Une résistance s’organise contre ces talibans dans le nord-est du pays avec le mouvement Alliance du Nord, et avec notamment le commandant Massoud ) (qui fera la tournée des capitales européennes en Avril 2001 sans être écouté). Mais, le 9 septembre 2001 (2 jours avant l’attentat de Manhattan et du Pentagone), Massoud est assassiné par 2 faux journalistes arabes.
Les Etats-Unis cessent alors leur aide après ces attentats. Ainsi se met en place un régime fondamentaliste, fondé sur la charia. Les talibans vont interdire la musique, la télévision, les divertissements. Les filles ne sont plus autorisées à aller à l’école et les femmes ont obligation de porter la burka, les hommes la barbe. La consommation d’alcool peut être punie de mort. De même, la danse, la drogue, les divertissements sont interdits. Reste que le trafic d’opium est florissant (90 % de l’opium mondial est produit dans ce pays). Flagellation, amputation (en cas de vol), lapidation, exécution publique seront les sanctions appliquées.
En 2002, après les attentats contre le World Trade Center, les talibans (et Ben Laden) deviennent la cible des Etats-Unis. Hamid Karzaï est alors élu chef du gouvernement en octobre 2004 et va tenter de rétablir l’ordre avec l’aide des Etats-Unis. Les talibans tentent de détruire son gouvernement en commettant des attentats. Il sera réélu en 2009.
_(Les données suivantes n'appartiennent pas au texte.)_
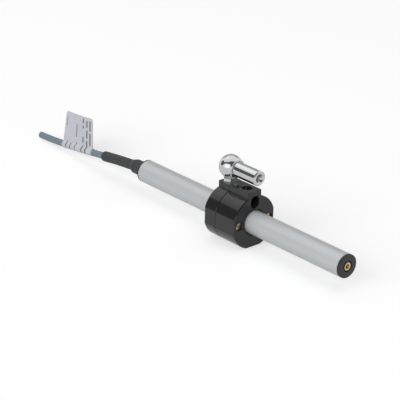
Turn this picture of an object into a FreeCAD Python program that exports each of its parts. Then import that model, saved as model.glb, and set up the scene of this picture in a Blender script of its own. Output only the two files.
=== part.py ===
import FreeCAD, Part

import math
import os

import Sketcher

# Linear potentiometer: a round aluminium sensor tube with a resistance track inside, a
# carriage that a magnetic slider drags along the track through the tube wall, and a ball
# joint on the slider for the machine's rod. +X runs along the tube to its capped end, +Z is
# up, and the origin is the middle of the flat that the slider stands on. Millimetres.

Vector = FreeCAD.Vector
doc = FreeCAD.newDocument("LinearPotentiometer")
sheet = doc.addObject("Spreadsheet::Sheet", "Sizes")

ALONG = Vector(1, 0, 0)
NODES = []

SIZES = {
    "Sensor tube": {
        "body_length": 156.0,
        "body_offset": 1.55,
        "tube_diameter": 12.7,
        "tube_wall": 0.9,
        "tube_edge": 0.25,
    },
    "Front cap and its threaded insert": {
        "cap_flange": 1.2,
        "cap_spigot": 10.0,
        "cap_edge": 0.45,
        "spigot_gap": 0.05,
        "seal_offset": 2.0,
        "seal_section": 1.0,
        "seal_gap": 0.03,
        "insert_diameter": 4.2,
        "insert_length": 7.0,
        "insert_bore": 2.5,
        "insert_groove": 1.2,
        "insert_groove_depth": 0.3,
        "insert_gap": 0.02,
        "recess_diameter": 5.9,
        "recess_depth": 0.9,
    },
    "Cable end": {
        "plug_flange": 0.9,
        "plug_spigot": 12.0,
        "boss_length": 8.0,
        "boss_diameter": 5.6,
        "boss_barb": 0.25,
        "barb_start": 5.6,
        "cable_diameter": 3.8,
        "cable_gap": 0.2,
        "chamber_diameter": 6.4,
        "chamber_start": 1.8,
        "ferrule_length": 2.4,
        "ferrule_wall": 0.5,
        "sleeve_wall": 0.95,
        "sleeve_gap": 0.05,
        "sleeve_taper": 3.4,
        "sleeve_end": 0.7,
        "sleeve_start": 11.0,
        "sleeve_length": 30.6,
    },
    "Cable label": {
        "label_start": 53.2,
        "label_length": 31.0,
        "label_wall": 0.2,
        "label_height": 19.2,
        "label_lean_front": 1.8,
        "label_lean_rear": 4.0,
    },
    "Track": {
        "board_width": 8.0,
        "board_thickness": 1.0,
        "board_drop": 1.9,
        "board_gap": 0.05,
        "board_seat": 2.6,
        "track_thickness": 0.1,
        "resistor_width": 2.2,
        "collector_width": 1.4,
        "track_spread": 1.9,
        "track_rear_margin": 7.0,
        "track_front_margin": 3.0,
        "terminal_length": 2.8,
        "terminal_width": 1.5,
        "terminal_height": 1.3,
        "terminal_pitch": 2.2,
        "lead_diameter": 0.9,
        "lead_pitch": 1.2,
        "lead_drop": 0.6,
        "lead_cover": 0.2,
        "lead_fan_start": 2.5,
        "lead_fan_end": 6.5,
    },
    "Carriage": {
        "carriage_length": 20.0,
        "carriage_gap": 0.12,
        "carriage_underside": 0.9,
        "carriage_edge": 0.4,
        "core_magnet_diameter": 4.4,
        "core_magnet_length": 7.0,
        "core_magnet_rise": 1.8,
        "core_magnet_gap": 0.05,
        "wiper_thickness": 0.15,
        "wiper_base": 5.0,
        "wiper_width": 6.2,
        "finger_width": 0.5,
        "finger_pitch": 0.75,
        "finger_reach": 3.2,
        "finger_tip": 0.7,
        "finger_gap": 0.03,
    },
    "Slider": {
        "slider_length": 23.5,
        "split_offset": 3.1,
        "ring_diameter": 29.16,
        "side_flat_depth": 0.7,
        "foot_flat_depth": 0.75,
        "block_width": 9.2,
        "block_top": 17.2,
        "slider_edge": 0.45,
        "block_edge": 0.3,
        "slider_gap": 0.25,
        "liner_wall": 0.85,
        "liner_gap": 0.08,
        "liner_seat": 4.2,
        "liner_recess": 0.4,
        "liner_edge": 0.25,
        "drag_magnet_wall": 1.6,
        "drag_magnet_length": 4.5,
        "pole_length": 2.2,
        "magnet_gap": 0.1,
        "screw_spacing": 20.6,
        "screw_diameter": 2.5,
        "screw_length": 15.5,
        "screw_head_diameter": 4.4,
        "screw_head_height": 1.6,
        "screw_recess": 1.3,
        "screw_gap": 0.15,
        "screw_slot_width": 0.6,
        "screw_slot_depth": 0.7,
        "slot_width": 5.7,
        "slot_height": 7.0,
        "slot_rise": 11.25,
        "slot_depth": 5.2,
        "drive_hole_diameter": 5.4,
        "drive_hole_x": 5.6,
    },
    "Ball joint": {
        "stud_x": 7.4,
        "ball_rise": 25.3,
        "ball_diameter": 8.0,
        "ball_gap": 0.05,
        "neck_diameter": 3.8,
        "hex_flats": 7.0,
        "hex_height": 2.1,
        "hex_turn": 18.4,
        "stud_thread": 5.0,
        "stud_thread_length": 7.6,
        "stud_gap": 0.03,
        "housing_diameter": 12.8,
        "mouth_depth": 4.3,
        "mouth_gap": 0.1,
        "ring_wire": 0.8,
        "ring_drop": 2.0,
        "ring_gap": 0.02,
        "ring_opening": 24.0,
        "shank_diameter": 8.2,
        "shank_length": 22.0,
        "shank_bore": 4.2,
        "shank_bore_depth": 12.0,
        "shank_edge": 0.4,
        "clip_wire": 0.7,
        "clip_gap": 0.05,
        "clip_hook_spread": 3.85,
    },
}

# The cable's centreline from inside the rear plug, out through its boss and down to the
# table, along, across and up from the tube's axis. It is as long as the lead shown.
CABLE_ROUTE = [
    (-71.7, 0.0, 0.0),
    (-85.7, 0.0, 0.0),
    (-99.7, 0.0, -1.35),
    (-113.2, 0.1, -3.1),
    (-127.0, 1.1, -5.3),
    (-141.0, 2.3, -7.5),
    (-155.0, 3.5, -9.65),
    (-169.0, 4.4, -11.3),
    (-179.6, 4.85, -11.88),
]


def fill_sheet():
    """Write each size as plain text with its alias, under its group's heading."""
    row = 1
    for heading, group in SIZES.items():
        sheet.set(f"A{row}", heading)
        row += 1
        for alias, value in group.items():
            sheet.set(f"A{row}", alias.replace("_", " "))
            sheet.set(f"B{row}", str(value))
            sheet.setAlias(f"B{row}", alias)
            row += 1
    doc.recompute()


fill_sheet()


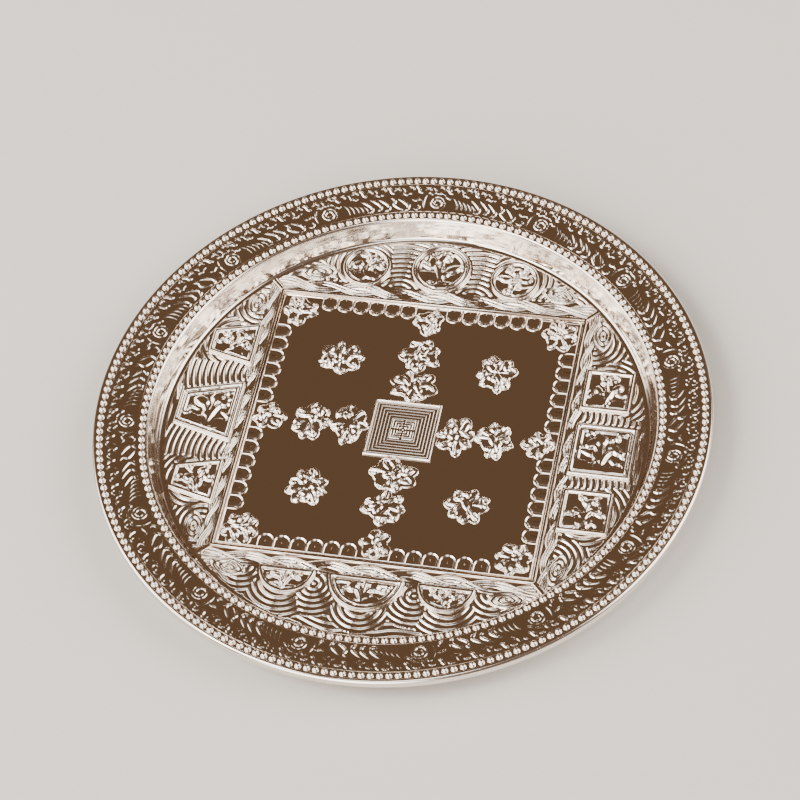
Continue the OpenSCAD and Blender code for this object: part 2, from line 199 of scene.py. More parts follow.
# %% [markdown]
# ## From a sheet of heights to a solid piece
# Struck relief is a height over every point of a surface. So each piece is first a grid of points with
# heights, laid over its own outline: a ring for the brim, a disc, a square or a slanted patch for the
# plaques. Small functions close such a grid into a solid: top, rim and a flat foot. Then one function
# makes the object: it turns every face outwards, counts the open edges, of which a solid has none, and
# keeps only the rim's edges sharp, so that the metal reflects as one skin.

# %% Mesh helpers
def make_piece(name, solids, material, nodes):
    """One object from a list of closed solids, each a pair of points in mm and faces."""
    points, faces, start = [], [], 0
    for solid_points, solid_faces in solids:
        points.append(np.asarray(solid_points, float))
        faces += [tuple(i + start for i in face) for face in solid_faces]
        start += len(solid_points)
    mesh = bpy.data.meshes.new(name)
    mesh.from_pydata((np.concatenate(points) * MM).tolist(), [], faces)
    shell = bmesh.new()
    shell.from_mesh(mesh)
    bmesh.ops.recalc_face_normals(shell, faces=shell.faces)
    open_edges = sum(not edge.is_manifold for edge in shell.edges)
    shell.to_mesh(mesh)
    shell.free()
    mesh.polygons.foreach_set("use_smooth", [True] * len(mesh.polygons))
    mesh.set_sharp_from_angle(angle=math.radians(70))
    mesh.validate()
    piece = bpy.data.objects.new(name, mesh)
    bpy.context.scene.collection.objects.link(piece)
    mesh.materials.append(material)
    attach(piece, "root")
    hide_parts(*nodes)
    print(f"{name}: {len(mesh.polygons)} faces, {open_edges} open edges")
    return piece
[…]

Avec l’OTAN, les forces internationales, essaient, elles, de combattre la guérilla menée par les talibans qui pratiquent les attentats suicides. La mort de Ben Laden en 2011 ne change pas vraiment la donne. Civils et forces de la coalition sont visés. L’accord de paix conclu entre les talibans et Washington définit les modalités de la présence américaine après le retrait des autres forces étrangères, mais est mis à mal avec l’assassinat du président Burhanuddin Rabbani (qui avait fondé un parti d’inspiration islamiste et de résistance contre les Soviétiques). En 2014, c’est Ahsraf Ghani qui est élu. I.G.